Identify the lines holding "None" and copy them.

** START RECORD LIST **

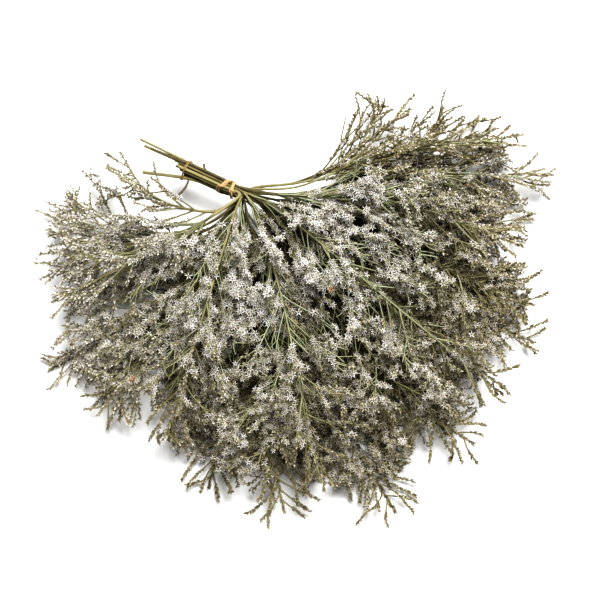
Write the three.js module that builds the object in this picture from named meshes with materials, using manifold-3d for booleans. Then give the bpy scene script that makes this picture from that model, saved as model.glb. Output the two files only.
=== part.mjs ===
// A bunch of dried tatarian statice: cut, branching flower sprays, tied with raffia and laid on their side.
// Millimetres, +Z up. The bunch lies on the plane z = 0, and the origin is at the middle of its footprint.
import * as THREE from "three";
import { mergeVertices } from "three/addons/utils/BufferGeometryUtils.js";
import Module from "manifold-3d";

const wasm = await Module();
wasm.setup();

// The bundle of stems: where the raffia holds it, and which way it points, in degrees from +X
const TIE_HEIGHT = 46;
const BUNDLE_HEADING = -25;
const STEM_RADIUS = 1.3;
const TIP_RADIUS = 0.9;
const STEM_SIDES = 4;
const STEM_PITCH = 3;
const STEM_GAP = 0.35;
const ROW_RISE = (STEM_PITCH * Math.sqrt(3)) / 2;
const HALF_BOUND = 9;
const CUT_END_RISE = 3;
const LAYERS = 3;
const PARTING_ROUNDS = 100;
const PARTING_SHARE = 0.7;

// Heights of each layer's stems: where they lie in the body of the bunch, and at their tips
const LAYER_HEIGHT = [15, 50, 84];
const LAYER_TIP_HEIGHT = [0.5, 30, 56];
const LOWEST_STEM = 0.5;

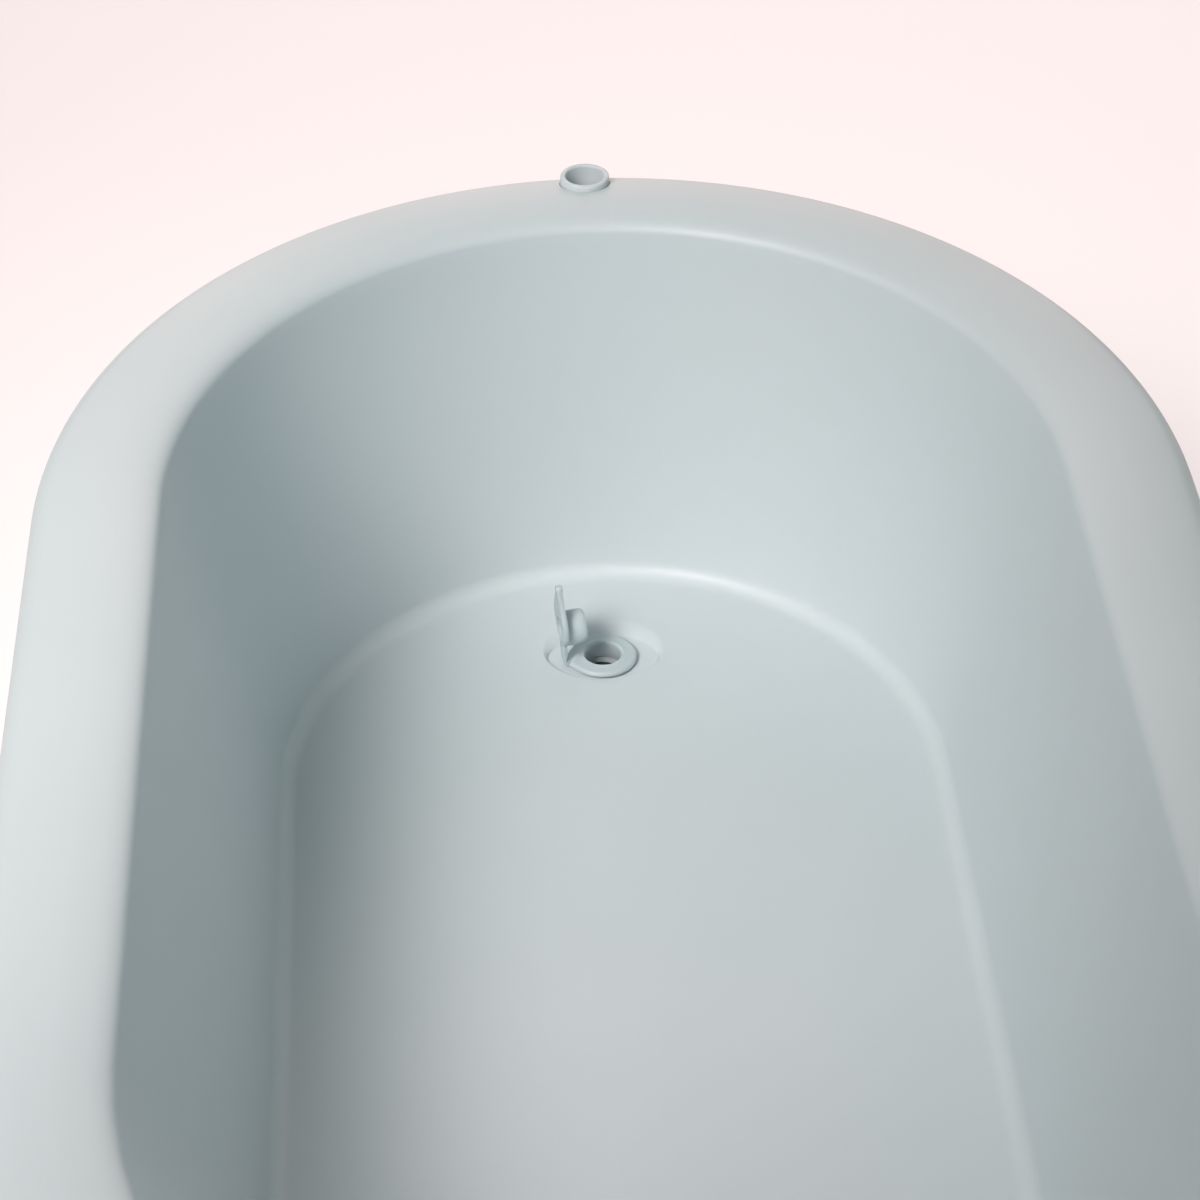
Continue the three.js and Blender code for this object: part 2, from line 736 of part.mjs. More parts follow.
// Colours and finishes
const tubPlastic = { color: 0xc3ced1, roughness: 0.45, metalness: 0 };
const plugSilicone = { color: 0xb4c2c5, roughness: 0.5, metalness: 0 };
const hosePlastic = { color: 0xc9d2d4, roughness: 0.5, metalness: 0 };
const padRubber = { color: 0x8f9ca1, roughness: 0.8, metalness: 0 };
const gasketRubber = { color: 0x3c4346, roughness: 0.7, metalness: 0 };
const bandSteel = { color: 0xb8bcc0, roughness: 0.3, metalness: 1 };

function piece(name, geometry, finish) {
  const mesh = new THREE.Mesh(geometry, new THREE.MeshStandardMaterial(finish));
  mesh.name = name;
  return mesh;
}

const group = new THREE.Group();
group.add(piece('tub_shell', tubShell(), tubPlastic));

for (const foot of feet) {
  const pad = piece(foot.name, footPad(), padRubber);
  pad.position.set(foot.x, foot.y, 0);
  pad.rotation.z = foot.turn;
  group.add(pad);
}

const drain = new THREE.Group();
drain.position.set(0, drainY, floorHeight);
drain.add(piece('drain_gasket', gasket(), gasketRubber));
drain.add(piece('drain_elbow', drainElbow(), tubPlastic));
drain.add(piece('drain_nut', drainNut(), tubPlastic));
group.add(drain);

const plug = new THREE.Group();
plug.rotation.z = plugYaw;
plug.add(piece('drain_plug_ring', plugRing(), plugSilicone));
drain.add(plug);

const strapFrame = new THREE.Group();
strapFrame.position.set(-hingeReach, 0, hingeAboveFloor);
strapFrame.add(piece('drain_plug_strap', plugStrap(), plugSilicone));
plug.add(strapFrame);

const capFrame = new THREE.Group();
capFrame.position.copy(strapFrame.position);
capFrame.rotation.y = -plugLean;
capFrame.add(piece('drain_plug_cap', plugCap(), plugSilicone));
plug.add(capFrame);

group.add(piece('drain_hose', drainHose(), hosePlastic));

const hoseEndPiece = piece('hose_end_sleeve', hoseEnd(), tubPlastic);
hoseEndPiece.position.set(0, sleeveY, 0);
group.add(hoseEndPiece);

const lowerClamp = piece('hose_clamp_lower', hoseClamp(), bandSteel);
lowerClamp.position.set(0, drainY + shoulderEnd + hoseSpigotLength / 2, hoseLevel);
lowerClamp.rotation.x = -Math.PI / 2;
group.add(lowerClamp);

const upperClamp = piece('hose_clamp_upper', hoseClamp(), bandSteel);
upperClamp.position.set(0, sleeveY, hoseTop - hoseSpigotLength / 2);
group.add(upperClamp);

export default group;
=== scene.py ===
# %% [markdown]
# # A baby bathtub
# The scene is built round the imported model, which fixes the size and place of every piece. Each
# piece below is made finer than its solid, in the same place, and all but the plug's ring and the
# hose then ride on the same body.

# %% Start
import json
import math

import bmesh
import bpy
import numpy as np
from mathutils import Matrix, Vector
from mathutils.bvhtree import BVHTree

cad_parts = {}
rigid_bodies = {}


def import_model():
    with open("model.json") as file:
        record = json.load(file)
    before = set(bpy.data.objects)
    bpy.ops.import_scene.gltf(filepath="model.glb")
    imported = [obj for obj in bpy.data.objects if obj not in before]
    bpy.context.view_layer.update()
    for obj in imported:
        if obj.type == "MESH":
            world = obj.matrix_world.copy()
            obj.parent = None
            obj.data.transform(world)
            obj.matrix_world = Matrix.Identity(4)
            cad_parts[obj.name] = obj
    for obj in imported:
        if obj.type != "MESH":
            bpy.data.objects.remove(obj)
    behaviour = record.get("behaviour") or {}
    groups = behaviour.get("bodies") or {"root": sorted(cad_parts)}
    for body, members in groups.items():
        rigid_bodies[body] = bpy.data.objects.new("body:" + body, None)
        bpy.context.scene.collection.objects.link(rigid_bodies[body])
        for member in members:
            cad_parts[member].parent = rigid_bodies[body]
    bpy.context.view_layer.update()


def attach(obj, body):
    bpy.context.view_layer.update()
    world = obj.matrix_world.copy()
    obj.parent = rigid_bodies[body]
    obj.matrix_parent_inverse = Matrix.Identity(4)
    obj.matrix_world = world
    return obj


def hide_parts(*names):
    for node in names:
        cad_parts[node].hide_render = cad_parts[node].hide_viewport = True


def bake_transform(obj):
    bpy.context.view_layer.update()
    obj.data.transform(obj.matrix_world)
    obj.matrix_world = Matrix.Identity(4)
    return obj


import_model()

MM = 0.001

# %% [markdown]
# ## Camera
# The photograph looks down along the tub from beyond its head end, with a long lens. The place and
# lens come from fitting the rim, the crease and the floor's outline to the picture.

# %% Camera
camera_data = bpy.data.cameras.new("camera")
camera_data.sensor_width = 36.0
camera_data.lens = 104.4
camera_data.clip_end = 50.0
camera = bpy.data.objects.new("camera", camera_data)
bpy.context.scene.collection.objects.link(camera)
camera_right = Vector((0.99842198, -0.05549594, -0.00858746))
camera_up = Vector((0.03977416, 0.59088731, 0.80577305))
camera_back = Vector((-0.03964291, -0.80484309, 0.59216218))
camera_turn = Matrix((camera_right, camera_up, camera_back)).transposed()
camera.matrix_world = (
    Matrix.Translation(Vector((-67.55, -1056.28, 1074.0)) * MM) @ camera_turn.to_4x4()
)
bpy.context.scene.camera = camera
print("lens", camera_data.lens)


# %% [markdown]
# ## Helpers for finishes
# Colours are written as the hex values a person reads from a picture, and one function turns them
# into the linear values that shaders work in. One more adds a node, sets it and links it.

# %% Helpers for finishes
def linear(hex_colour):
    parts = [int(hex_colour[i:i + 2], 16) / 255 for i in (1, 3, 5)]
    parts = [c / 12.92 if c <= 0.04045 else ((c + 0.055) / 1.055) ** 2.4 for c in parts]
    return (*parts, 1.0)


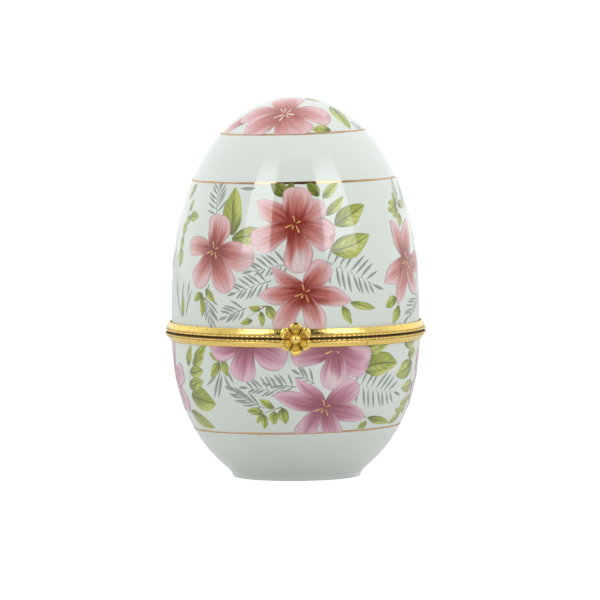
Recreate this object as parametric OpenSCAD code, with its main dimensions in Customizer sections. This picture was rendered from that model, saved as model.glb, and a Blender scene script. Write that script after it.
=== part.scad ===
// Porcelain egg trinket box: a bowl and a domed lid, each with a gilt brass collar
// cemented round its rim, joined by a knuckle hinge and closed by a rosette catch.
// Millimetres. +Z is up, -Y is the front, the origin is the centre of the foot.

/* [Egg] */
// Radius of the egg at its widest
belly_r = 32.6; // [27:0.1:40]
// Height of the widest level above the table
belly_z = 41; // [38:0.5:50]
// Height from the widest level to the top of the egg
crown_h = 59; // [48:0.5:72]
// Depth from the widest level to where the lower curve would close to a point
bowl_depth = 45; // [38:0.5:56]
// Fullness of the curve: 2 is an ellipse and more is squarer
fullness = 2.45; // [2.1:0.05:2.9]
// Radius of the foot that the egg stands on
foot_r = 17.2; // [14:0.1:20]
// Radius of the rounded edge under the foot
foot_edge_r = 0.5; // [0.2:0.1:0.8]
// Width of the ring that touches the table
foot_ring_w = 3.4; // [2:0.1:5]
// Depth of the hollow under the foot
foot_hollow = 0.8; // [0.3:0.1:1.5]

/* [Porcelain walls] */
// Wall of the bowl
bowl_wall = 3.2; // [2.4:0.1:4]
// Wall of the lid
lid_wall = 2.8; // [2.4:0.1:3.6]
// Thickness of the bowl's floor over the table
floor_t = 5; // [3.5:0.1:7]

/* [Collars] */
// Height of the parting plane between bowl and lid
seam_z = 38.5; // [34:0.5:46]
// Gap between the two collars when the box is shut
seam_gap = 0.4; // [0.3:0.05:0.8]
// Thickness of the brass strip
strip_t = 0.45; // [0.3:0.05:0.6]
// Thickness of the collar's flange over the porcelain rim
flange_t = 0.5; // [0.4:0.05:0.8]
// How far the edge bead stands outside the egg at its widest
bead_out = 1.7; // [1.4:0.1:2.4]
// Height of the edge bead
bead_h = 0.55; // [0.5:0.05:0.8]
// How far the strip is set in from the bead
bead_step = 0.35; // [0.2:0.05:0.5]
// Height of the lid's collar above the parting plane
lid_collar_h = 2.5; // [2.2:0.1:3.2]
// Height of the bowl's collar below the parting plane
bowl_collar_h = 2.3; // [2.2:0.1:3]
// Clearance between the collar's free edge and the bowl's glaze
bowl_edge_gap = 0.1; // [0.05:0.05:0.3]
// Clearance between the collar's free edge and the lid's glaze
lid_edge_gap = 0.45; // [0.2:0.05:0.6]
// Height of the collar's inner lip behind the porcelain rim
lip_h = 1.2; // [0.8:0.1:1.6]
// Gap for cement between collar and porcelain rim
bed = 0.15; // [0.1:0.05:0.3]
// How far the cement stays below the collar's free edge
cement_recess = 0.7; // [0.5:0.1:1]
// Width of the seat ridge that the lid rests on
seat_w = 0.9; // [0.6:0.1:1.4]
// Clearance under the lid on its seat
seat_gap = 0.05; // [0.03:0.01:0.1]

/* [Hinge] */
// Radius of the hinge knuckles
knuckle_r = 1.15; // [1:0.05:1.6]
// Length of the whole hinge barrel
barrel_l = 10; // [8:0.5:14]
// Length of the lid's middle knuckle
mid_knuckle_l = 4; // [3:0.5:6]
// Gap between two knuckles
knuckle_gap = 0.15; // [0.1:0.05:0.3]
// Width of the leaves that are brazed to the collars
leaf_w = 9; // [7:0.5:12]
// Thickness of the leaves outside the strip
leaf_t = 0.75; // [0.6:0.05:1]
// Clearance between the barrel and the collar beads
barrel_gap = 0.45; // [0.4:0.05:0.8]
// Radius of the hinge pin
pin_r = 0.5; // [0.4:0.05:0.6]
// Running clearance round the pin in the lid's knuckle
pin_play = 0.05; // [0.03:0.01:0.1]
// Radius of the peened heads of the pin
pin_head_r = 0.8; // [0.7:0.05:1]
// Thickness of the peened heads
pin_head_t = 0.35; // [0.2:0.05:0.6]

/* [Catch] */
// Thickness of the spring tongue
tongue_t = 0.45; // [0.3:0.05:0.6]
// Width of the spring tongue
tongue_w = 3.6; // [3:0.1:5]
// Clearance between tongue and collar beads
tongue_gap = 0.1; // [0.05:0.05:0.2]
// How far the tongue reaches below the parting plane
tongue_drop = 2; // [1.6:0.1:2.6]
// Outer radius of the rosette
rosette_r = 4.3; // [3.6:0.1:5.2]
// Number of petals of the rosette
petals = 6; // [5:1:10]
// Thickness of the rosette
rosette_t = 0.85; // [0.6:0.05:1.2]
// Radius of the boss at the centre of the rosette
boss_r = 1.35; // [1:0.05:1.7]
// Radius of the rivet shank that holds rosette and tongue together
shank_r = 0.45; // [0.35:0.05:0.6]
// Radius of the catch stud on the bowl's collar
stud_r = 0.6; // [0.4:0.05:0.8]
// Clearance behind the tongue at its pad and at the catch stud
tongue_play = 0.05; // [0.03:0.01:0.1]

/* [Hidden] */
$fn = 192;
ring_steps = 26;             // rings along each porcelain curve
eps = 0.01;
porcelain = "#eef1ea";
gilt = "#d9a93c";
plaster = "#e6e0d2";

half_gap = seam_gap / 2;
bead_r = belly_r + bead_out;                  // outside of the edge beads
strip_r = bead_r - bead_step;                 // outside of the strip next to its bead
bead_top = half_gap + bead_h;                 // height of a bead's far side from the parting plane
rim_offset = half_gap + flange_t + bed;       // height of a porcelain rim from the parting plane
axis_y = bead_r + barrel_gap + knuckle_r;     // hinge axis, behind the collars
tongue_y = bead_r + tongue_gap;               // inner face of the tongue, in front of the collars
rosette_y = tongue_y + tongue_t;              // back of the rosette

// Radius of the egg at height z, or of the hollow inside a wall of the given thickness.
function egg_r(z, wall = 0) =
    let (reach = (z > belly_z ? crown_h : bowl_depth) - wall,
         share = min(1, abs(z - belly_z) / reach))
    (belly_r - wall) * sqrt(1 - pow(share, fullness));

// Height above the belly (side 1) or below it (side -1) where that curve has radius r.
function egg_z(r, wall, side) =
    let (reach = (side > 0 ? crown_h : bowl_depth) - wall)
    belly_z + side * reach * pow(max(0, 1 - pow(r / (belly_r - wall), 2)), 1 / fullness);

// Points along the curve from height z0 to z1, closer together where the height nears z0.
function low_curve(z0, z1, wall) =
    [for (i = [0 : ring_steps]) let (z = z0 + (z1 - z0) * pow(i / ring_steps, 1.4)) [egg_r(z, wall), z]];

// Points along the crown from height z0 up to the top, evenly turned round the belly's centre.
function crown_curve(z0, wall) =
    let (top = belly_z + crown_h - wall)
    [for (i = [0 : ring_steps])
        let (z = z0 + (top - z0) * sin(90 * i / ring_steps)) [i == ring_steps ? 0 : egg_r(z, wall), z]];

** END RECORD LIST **

● SOLVED PROBLEM:
            obj.parent = None
        rigid_bodies[body] = bpy.data.objects.new("body:" + body, None)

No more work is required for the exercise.